→ **INFORMATION PROVIDED**

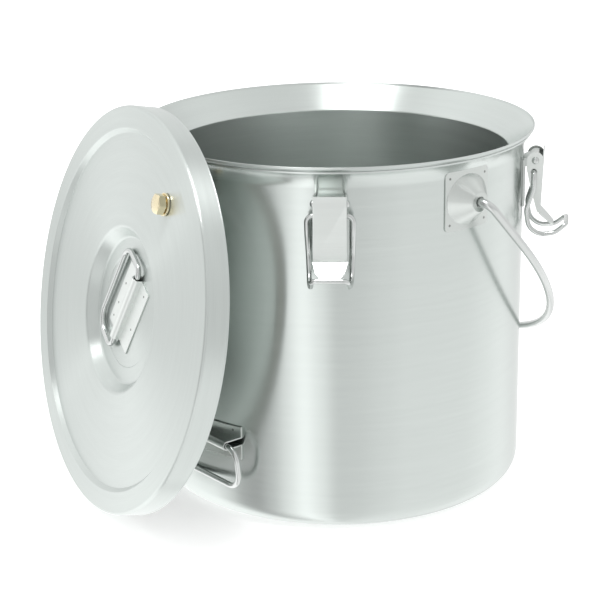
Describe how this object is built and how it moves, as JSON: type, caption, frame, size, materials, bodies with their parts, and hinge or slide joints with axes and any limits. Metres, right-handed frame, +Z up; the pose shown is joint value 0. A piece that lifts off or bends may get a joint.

==

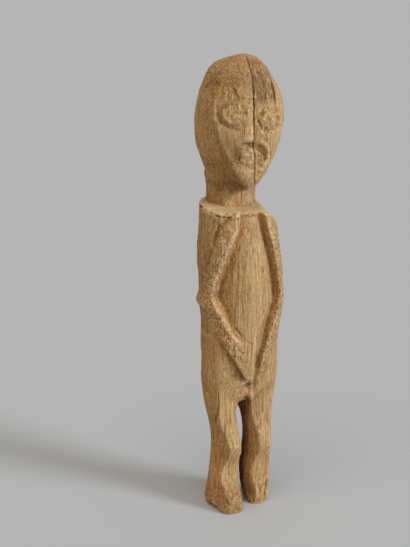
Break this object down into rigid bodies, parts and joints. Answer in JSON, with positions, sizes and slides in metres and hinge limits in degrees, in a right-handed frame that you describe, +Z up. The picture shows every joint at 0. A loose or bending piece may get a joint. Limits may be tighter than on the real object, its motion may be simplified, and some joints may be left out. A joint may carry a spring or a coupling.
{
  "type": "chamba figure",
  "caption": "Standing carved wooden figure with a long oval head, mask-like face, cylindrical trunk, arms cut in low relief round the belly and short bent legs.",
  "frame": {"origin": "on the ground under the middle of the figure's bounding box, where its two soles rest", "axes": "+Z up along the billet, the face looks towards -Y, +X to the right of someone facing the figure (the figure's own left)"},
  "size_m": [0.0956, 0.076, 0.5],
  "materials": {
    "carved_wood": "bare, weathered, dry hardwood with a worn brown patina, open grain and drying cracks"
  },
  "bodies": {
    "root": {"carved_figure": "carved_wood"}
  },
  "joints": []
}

→ **REQUIREMENTS**
Copy every line of the entries above in which "parts" occurs.

→ **THE OUTPUT**
Describe how this object is built and how it moves, as JSON: type, caption, frame, size, materials, bodies with their parts, and hinge or slide joints with axes and any limits. Metres, right-handed frame, +Z up; the pose shown is joint value 0. A piece that lifts off or bends may get a joint.
Break this object down into rigid bodies, parts and joints. Answer in JSON, with positions, sizes and slides in metres and hinge limits in degrees, in a right-handed frame that you describe, +Z up. The picture shows every joint at 0. A loose or bending piece may get a joint. Limits may be tighter than on the real object, its motion may be simplified, and some joints may be left out. A joint may carry a spring or a coupling.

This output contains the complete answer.